Un argument qui indigne BDS et La Libre Pensée, lesquels répondent dans un communiqué : “Affirmer sans preuve à l’appui que nous avons porté des « propos attentatoires à la communauté denos concitoyens juifs » est une accusation qui sème l’insinuation d’antisémitisme et frôle la diffamation.L’association de juifs et juives intitulée « Union Juive Française pour la Paix » est membre de BDS France et active dans le comité BDS Montpellier depuis sa création. L’UJFP soutient toutes nos manifestations auxquelles participent ses membres. C’est facile à vérifier, depuis le 7 octobre 2023 sa représentante prend régulièrement la parole lors des manifestations. Vos services auraient dû vous en informer. Nous vous recommandons leur site et vous verrez si c’est le genre à tolérer le poindre acte, propos ou insinuation antisémite. Nous affirmons que nous n’avons jamais tenu de propos attentatoires à la communauté juive, que nous combattons l’antisémitisme à égalité avec toutes les autres formes de racisme et nous nous engageons à continuer dans ce sens. Au jour où des personnalités importantes de la vie politique dont nombreux parlementaires, souvent de manière totalement abusive, sont poursuivi.e.s pour « apologie du terrorisme », il est évident que si le moindre propos dans ce sens avait été prononcé nous serions déjà poursuivis.
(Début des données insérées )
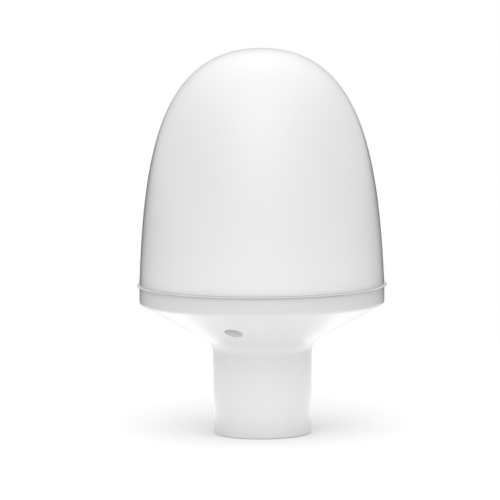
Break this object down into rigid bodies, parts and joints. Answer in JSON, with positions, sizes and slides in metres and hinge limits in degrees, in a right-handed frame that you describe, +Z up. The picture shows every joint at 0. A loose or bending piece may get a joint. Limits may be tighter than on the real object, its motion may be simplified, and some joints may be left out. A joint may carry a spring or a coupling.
{
  "type": "marine dome antenna",
  "caption": "Pole-mount marine satellite antenna: a helix and amplifier board under a tall white radome, on a flared base with a threaded mast collar.",
  "frame": {"origin": "centre of the collar's foot, on the plane that the foot stands on", "axes": "+Z up the mast axis towards the radome's apex, -Y towards the front, +X to the right seen from it"},
  "size_m": [0.1, 0.1, 0.1543],
  "materials": {
    "base_plastic": "white moulded weather-resistant plastic, satin gloss",
    "radome_plastic": "white moulded radome plastic, glossy",
    "gasket_rubber": "light grey elastomer, satin",
    "seal_rubber": "black nitrile rubber, matt",
    "stainless_steel": "A4 stainless steel, turned and lightly passivated",
    "brass": "bare machined brass",
    "nickel_plate": "nickel-plated brass, machined and satin",
    "gold_plate": "gold-plated brass, polished",
    "white_ptfe": "white fluoropolymer, waxy",
    "aluminium": "sheet aluminium, brushed",
    "circuit_laminate": "glass-epoxy laminate under green solder mask",
    "tinplate": "pressed tin-plated steel sheet",
    "former_laminate": "translucent tan glass-epoxy tube",
    "copper": "etched copper foil, lacquered",
    "cable_jacket": "brown fluoropolymer coaxial jacket"
  },
  "bodies": {
    "base": {"base_housing": "base_plastic", "seam_gasket": "gasket_rubber", "radome_o_ring": "seal_rubber", "mast_thread_insert": "nickel_plate", "connector_jack": "nickel_plate", "connector_dielectric": "white_ptfe", "connector_contact": "gold_plate", "connector_seal": "seal_rubber", "connector_lock_washer": "stainless_steel", "connector_nut": "nickel_plate", "coax_ferrule": "nickel_plate", "coax_jumper": "cable_jacket", "ground_plane": "aluminium", "circuit_board": "circuit_laminate", "board_spacer_1": "brass", "board_spacer_2": "brass", "board_spacer_3": "brass", "board_screw_1": "stainless_steel", "board_screw_2": "stainless_steel", "board_screw_3": "stainless_steel", "amplifier_shield_can": "tinplate", "filter_shield_can": "tinplate", "board_jack": "gold_plate", "board_plug": "brass", "helix_base": "white_ptfe", "helix_former": "former_laminate", "helix_arm_1": "copper", "helix_arm_2": "copper", "helix_arm_3": "copper", "helix_arm_4": "copper", "helix_cap": "circuit_laminate"},
    "radome": {"radome": "radome_plastic", "radome_insert_1": "brass", "radome_insert_2": "brass", "radome_insert_3": "brass"},
    "radome_screw_1": {"radome_screw_1": "stainless_steel", "radome_screw_seal_1": "seal_rubber"},
    "radome_screw_2": {"radome_screw_2": "stainless_steel", "radome_screw_seal_2": "seal_rubber"},
    "radome_screw_3": {"radome_screw_3": "stainless_steel", "radome_screw_seal_3": "seal_rubber"}
  },
  "joints": [
    {"name": "radome_lift", "type": "slide", "parent": "base", "child": "radome", "axis": [0, 0, 1], "range_m": [0, 0.09]},
    {"name": "radome_screw_1_slide", "type": "slide", "parent": "base", "child": "radome_screw_1", "axis": [0, 0, -1], "range_m": [0, 0.026]},
    {"name": "radome_screw_2_slide", "type": "slide", "parent": "base", "child": "radome_screw_2", "axis": [0, 0, -1], "range_m": [0, 0.026]},
    {"name": "radome_screw_3_slide", "type": "slide", "parent": "base", "child": "radome_screw_3", "axis": [0, 0, -1], "range_m": [0, 0.026]}
  ]
}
Nous n’avons pas à nous justifier d’un délit que nous n’avons pas commis.”

Ces deux associations ont tenté un nouveau recours en annulation de cet arrêté au près du tribunal administratif, qui a refusé de le juger.

Samedi 7 septembre, les soutiens à la Palestine ont donc manifesté aux côtés des organisations de gauche qui demandaient la destitution d’Emmanuel Macron, et ont effectué quelques prises de paroles sur la place de la Comédie en fin de manifestation pour dénoncer “l’extension du génocide en Cisjordanie”.